Teaching climate hope in an age of despair
A little more than a year ago President Trump announced he would pull the country out of the Paris climate accord on limiting global greenhouse gas emissions. It has been a challenging year to teach hope on climate change.
What I have learned is that we need to do better at teaching students how to talk about climate impacts and solutions.
The emotional labor of teaching on climate change is what I was not prepared for. I taught a brand new undergraduate course on climate change communication at DePaul University in the winter 2018 term. The 17 students in my class were largely there because they cared about climate change but were confused about how to talk about it.
There is an urgency to figuring out how to talk about climate change more effectively.
Decades of Inaction
Collectively we’ve wasted so much time. Scientists studied the greenhouse effect during the International Geophysical Year — in 1958. That’s right, 60 years ago scientists were working to figure out the impact of carbon dioxide on our global climate.
In 1979, an article in the New York Times warned about potential catastrophic effects of melting North Pole ice during the lifetime of someone then in their infancy. Today, ice cover at the poles is at an all-time low.
Climate scientist James Hansen, then head of NASA’s Goddard Institute for Space Studies, testified to the Senate Energy and Natural Resources Committee about climate change in 1988.
Speaking of global warming, according to New York Times’ coverage at the time, he told senators at that hearing that “It is already happening now.”
What I was not prepared for standing in front of a university classroom teaching about climate change 30 years later was my students’ anger and confusion at hearing about Dr. Hansen’s Congressional testimony. I could talk at length about the latest social science research on effective climate change communication.
The questions I was unprepared for were the ones of why more hasn’t been done. Why have the adults, of which I am now one, and political leaders failed their generation.
To put it in perspective, in 1988 when James Hansen spoke to Congress, I myself was a child. Now, 30 years later, we are nowhere where we need to be to address what is essentially the ultimate collective action problem. The Paris accord to limit global greenhouse gas emissions was an important step forward. It is nowhere near enough.
Generational Shifts on Climate Change
This is an important psychological shift that is going on. Projected climate impacts still felt far when I was an undergraduate student in the early 2000’s learning about climate models for 2050.
Today, 2050 doesn’t feel all that far off. And, we are experiencing climate impacts which climate scientists have been forecasting for decades. In Illinois, we have already seen increased intensity of rainfall and flooding, along with droughts and rising average temperatures.
So the challenge for all of us is to understand how we got here. And, more importantly to understand how do we talk about climate change in a way that matters. In a way that bridges political divisions.
Much of the work of climate activist groups is focused on mobilizing the base and stigmatizing the fossil fuel industry. That’s important. But it is not enough.
To foster hope on climate change we need to also open a dialogue. Political ideology is a primary predictor of climate change beliefs.
To teach climate hope we need to understand the emotions that our changing environment sparks in students of all ages. Anger and fear are disempowering. We need to teach about climate solutions without sugarcoating the challenges.

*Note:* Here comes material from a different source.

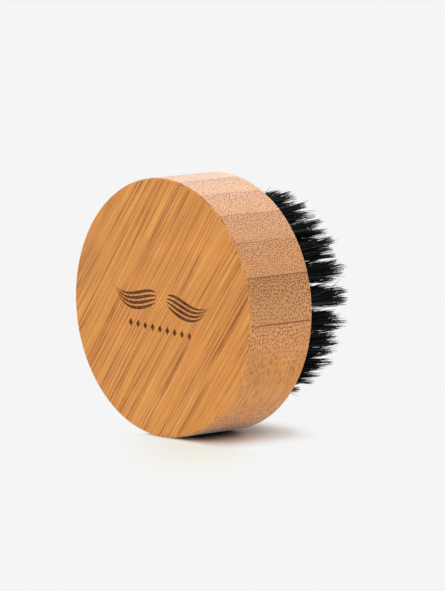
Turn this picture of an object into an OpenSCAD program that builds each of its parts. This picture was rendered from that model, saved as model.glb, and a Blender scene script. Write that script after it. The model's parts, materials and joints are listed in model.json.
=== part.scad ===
// Palm-size beard brush: a laminated bamboo disc with bristle tufts set in its back.
// The brush stands on its rim. Its axis is Y: the palm face looks along -Y and lies
// in the plane y = 0, the bristles point along +Y, and +Z is up.

/* [Bamboo disc] */
// Diameter of the disc, mm
disc_d = 55; // [50:0.5:60]
// Thickness of the disc, from the palm face to the bristle face, mm
disc_t = 17.8; // [16:0.2:22]
// Width of the small bevel that breaks the edge around each face, mm
edge_bevel = 0.3; // [0.2:0.1:1]

/* [Bamboo strips] */
// Number of strips glued side by side across the disc
strip_count = 9; // [7:2:11]
// Direction of the grain, measured up from +X, degrees
grain_angle = 54; // [0:1:90]

/* [Tuft holes] */
// Number of rings of tufts around the centre tuft
ring_count = 4; // [3:1:4]
// Distance from one ring to the next, mm
ring_pitch = 4.7; // [4.6:0.1:5.4]
// Turn of the whole pattern of holes about the disc's axis, degrees
pattern_turn = 5; // [0:1:15]
// Diameter of a tuft hole, mm
hole_d = 3.2; // [2.8:0.1:3.4]
// Depth of a tuft hole, mm
hole_depth = 11; // [8:0.5:13]

/* [Bristle tufts] */
// Length of bristle that stands out of the disc, mm
bristle_len = 16; // [10:0.5:20]
// Diameter of a tuft at its tips, mm
tip_d = 4.7; // [4:0.1:5]
// Outward lean of the outermost ring of tufts, degrees
outer_lean = 2; // [0:0.5:6]

/* [Wire anchors] */
// Width of the flat wire anchor across its hole, mm
anchor_w = 2.8; // [2.2:0.1:2.8]
// Height of the anchor along the hole, mm
anchor_h = 1.8; // [1.2:0.1:2.4]
// Thickness of the anchor, mm
anchor_t = 0.35; // [0.25:0.05:0.5]

/* [Burnt ornament] */
// Half the width of the engraved moustache, mm
moustache_reach = 16; // [12:0.5:18]
// Greatest height of each half of the moustache, mm
moustache_body = 4.6; // [3.6:0.1:5.4]
// Number of engraved strokes in each half of the moustache
stroke_count = 4; // [3:1:5]
// Number of engraved diamonds in the row under the moustache
diamond_count = 9; // [5:2:11]
// Depth of the engraving, mm
engrave_depth = 0.3; // [0.2:0.05:0.5]
// Turn of the ornament about the disc's axis, degrees
ornament_turn = -4; // [-10:1:10]

/* [Hidden] */
disc_r = disc_d / 2;
$fn = 96;
far = 2 * disc_d;               // longer than anything it cuts
// The two outermost strips are cut narrow by the rim
strip_w = disc_d / (strip_count - 1.09);
strip_shift = -0.185 * strip_w; // middle strip's centre line, off the disc's axis
middle_strip = (strip_count + 1) / 2;
tuft_play = 0.05;               // radial play of a tuft in its hole
tuft_sink = 0.3;                // how far the splayed part starts below the mouth
splay_base_d = hole_d - 0.2;
anchor_lift = 0.6;              // anchor's height above the hole's bottom
anchor_play = 0.02;
moustache_gap = 0.6;            // from the centre line to each half
moustache_height = 1.5;         // centre of the moustache above the disc's axis
stroke_fill = 0.62;             // share of the moustache's height that is cut away
stroke_steps = 20;
diamond_size = [1.2, 1.7];
diamond_pitch = 2.3;
diamond_drop = 6;               // row of diamonds below the moustache's centre
single_rings_from = 3;          // from this ring out, each tuft is a node of its own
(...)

Where we can find renewed hope on climate change is in talking about what we love that is impacted by climate change, as well as understanding how individuals come to their beliefs about global warming.
Let’s start with what we can agree on.
A New Narrative Is Needed
In my teaching I emphasize that the majority of people in the United States are potentially reachable on climate issues. In fact, less than one in 10 U.S. adults are actively dismissive, according to research from George Mason and Yale Universities.

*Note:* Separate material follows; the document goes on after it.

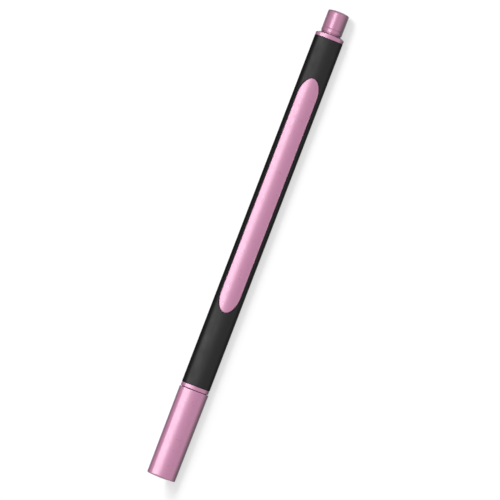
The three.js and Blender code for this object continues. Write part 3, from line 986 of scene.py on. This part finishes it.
@dataclass
class BarrelAssembly(Assembly):
    """Barrel: pink core with its raised oval field, black sleeve, end plug and sealing rings."""

    ring_sink: float = 0.05
    rear_step: float = 0.07
    window_setback: float = 24.5
    window_gap: float = 0.1
    field_proud: float = 0.12
    field_edge: float = 0.06
    sleeve_lip: float = 0.06
    sleeve_edge: float = 0.13
    front_edge: float = 0.16
    ring_edge: float = 0.07
    land_height: float = 0.13
    land_inset: float = 0.55
    plug_spigot: float = 8.0
    plug_hollow: float = 11.0
    plug_wall: float = 0.75
    neck_depth: float = 0.2
    groove_setback: float = 1.2
    groove_width: float = 0.2
    groove_depth: float = 0.09
    plug_fillet: float = 0.55
    plug_dome: float = 0.4

    def __post_init__(self) -> None:
        """Works out the window's oval and the front end of the plug's spigot."""
        super().__post_init__()
        self.window = WindowOval(self.section, self.lengths.sleeve_front + self.window_setback)
        self.plug_front = self.lengths.core_rear - self.plug_spigot

    def build(self) -> None:
        """Makes the barrel's pieces."""
        self.build_core()
        self.build_sleeve()
        self.build_plug()
        self.build_seal("plug_seal_ring", self.plug_front + self.fits.seal_setback)
        nose_rear = self.lengths.core_front + NoseAssembly.spigot
        self.build_seal("nose_seal_ring", nose_rear - self.fits.seal_setback - self.fits.seal_width)

    def build_core(self) -> None:
        """Makes the core: ringed tube with a hole in its skin at the window, and the raised field on it."""
        lengths = self.lengths
        front = lengths.core_front
        rear = lengths.core_rear
        deep = self.fits.core_offset
        bore = self.fits.bore
        collar_end = self.fits.seat + self.rear_step
        slope = (self.section.corner_reach - collar_end) / lengths.rear_chamfer
        land_front = front - self.land_height
        land_bore = self.fits.seat + self.fits.fixed
        tube = [
            faced(front, -self.ring_sink, self.front_edge),
            faced(lengths.sleeve_front, -self.ring_sink, self.ring_edge),
            faced(lengths.sleeve_front, deep), *self.window.stations(0.0, deep),
            faced(lengths.sleeve_rear, deep), faced(lengths.sleeve_rear, 0, Edge.CRISP),
            Station(lengths.band_end, slope, Edge.RIM, Form.CONE),
            *turned((rear, collar_end, Edge.RIM), (rear, bore, Edge.CRISP), (front, bore, Edge.CRISP),
                    (front, land_bore), (land_front, land_bore)),
            faced(land_front, -self.land_inset), faced(front, -self.land_inset),
        ]
        border = lip_profile(0.0, self.field_proud, self.field_edge, -1)
        core = Surface.joined(
            self.section.swept(tube, looped=True),
            self.window.lip([*border, (0.0, deep)]),
            self.window.plate(border[0][0], self.field_proud),
        )
        self.shop.piece("barrel_core", core, Body.BARREL, Slot.PINK)

    def build_sleeve(self) -> None:
        """Makes the soft sleeve: an outer and an inner skin with the window's hole, joined by its lip."""
        front = self.lengths.sleeve_front + self.fits.fixed
        rear = self.lengths.sleeve_rear - self.fits.fixed
        inner = -self.fits.sleeve
        border = lip_profile(self.window_gap, 0.0, self.sleeve_lip, 1)
        outside = [
            faced(front, inner), faced(front, 0, self.sleeve_edge), *self.window.stations(border[0][0], 0.0),
            faced(rear, 0, self.sleeve_edge), faced(rear, inner),
        ]
        inside = [faced(front, inner), *self.window.stations(self.window_gap, inner), faced(rear, inner)]
        sleeve = Surface.joined(
            self.section.swept(outside, looped=False),
            self.window.lip([*border, (self.window_gap, inner)]).reversed(),
            self.section.swept(inside, looped=False).reversed(),
        )
        self.shop.piece("soft_sleeve", sleeve, Body.BARREL, Slot.SOFT_BLACK)

    def build_plug(self) -> None:
        """Makes the end plug with its hollow spigot, neck, grooved stub and slight dome."""
        lengths = self.lengths
        spigot = self.fits.spigot
        seat = self.fits.seat
        front = self.plug_front
        hollow = spigot - self.plug_wall
        hollow_end = front + self.plug_hollow
        neck = seat - self.neck_depth
        neck_front = lengths.core_rear + self.fits.fixed
        groove = lengths.stub_front + self.groove_setback
        half = self.groove_width / 2
        shoulder = lengths.end - self.plug_dome
        plug = [
            *turned((hollow_end, 0), (hollow_end, hollow, Edge.DEEP), (front, hollow, Edge.PLAIN),
                    (front, spigot, Edge.SOFT)),
            *self.fits.seal_groove(front + self.fits.seal_setback, Edge.CRISP),
            *turned((neck_front, spigot), (neck_front, neck, Edge.CRISP), (lengths.stub_front, neck),
                    (lengths.stub_front, seat, Edge.RIM), (groove - half, seat, Edge.GROOVE),
                    (groove, seat - self.groove_depth, Edge.HAIR), (groove + half, seat, Edge.GROOVE),
                    (shoulder, seat, self.plug_fillet)),
            *dome(shoulder, lengths.end, seat)[::-1],
        ]
        self.shop.sweep("end_plug", plug, Body.BARREL, Slot.PINK)

    def build_seal(self, node: str, front: float) -> None:
        """Makes a sealing ring that fills its groove.

        Args:
            node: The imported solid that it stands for.
            front: Front wall of its groove.
        """
        fits = self.fits
        rear = front + fits.seal_width - fits.fixed
        inner = fits.spigot - fits.seal_depth + fits.fixed
        outer = fits.bore - fits.fixed / 2
        ring = plain_ring(front + fits.fixed, rear, inner, outer, Edge.RUBBER, Edge.PLAIN)
        self.shop.sweep(node, ring, Body.BARREL, Slot.RUBBER)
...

What’s more, even a majority of Republicans support increased research funding for clean energy technology, teaching climate change impacts and solutions in schools and that the country should use more solar and wind energy.
What we need to do is change the narrative about who supports climate action in the United States. We need to talk about climate change in a way that connects to everyday lived experience. In a new handbook for IPCC scientists, the UK-based charity Climate Outreach recommends telling human stories and speaking to shared values.
At the end of my course, one of my students reflected on seeing Al Gore’s An Inconvenient Sequel: Truth to Power at a local environmental film festival. The student wrote about how the film had sparked a conversation with his partner, who he described as doubtful, about climate change.
These are kinds of conversations we all need to be having. We need to talk more with those who don’t agree with us. We need to open dialogue on finding common ground, rather than the politics of climate change that may divide us. That is a way to find hope on climate issues.
Teaching climate hope is hard. It matters more now than ever.
Jill Hopke is an Assistant Professor of Journalism in the College of Communication at DePaul University, where she teaches climate change communication. She researches communication on climate and energy issues.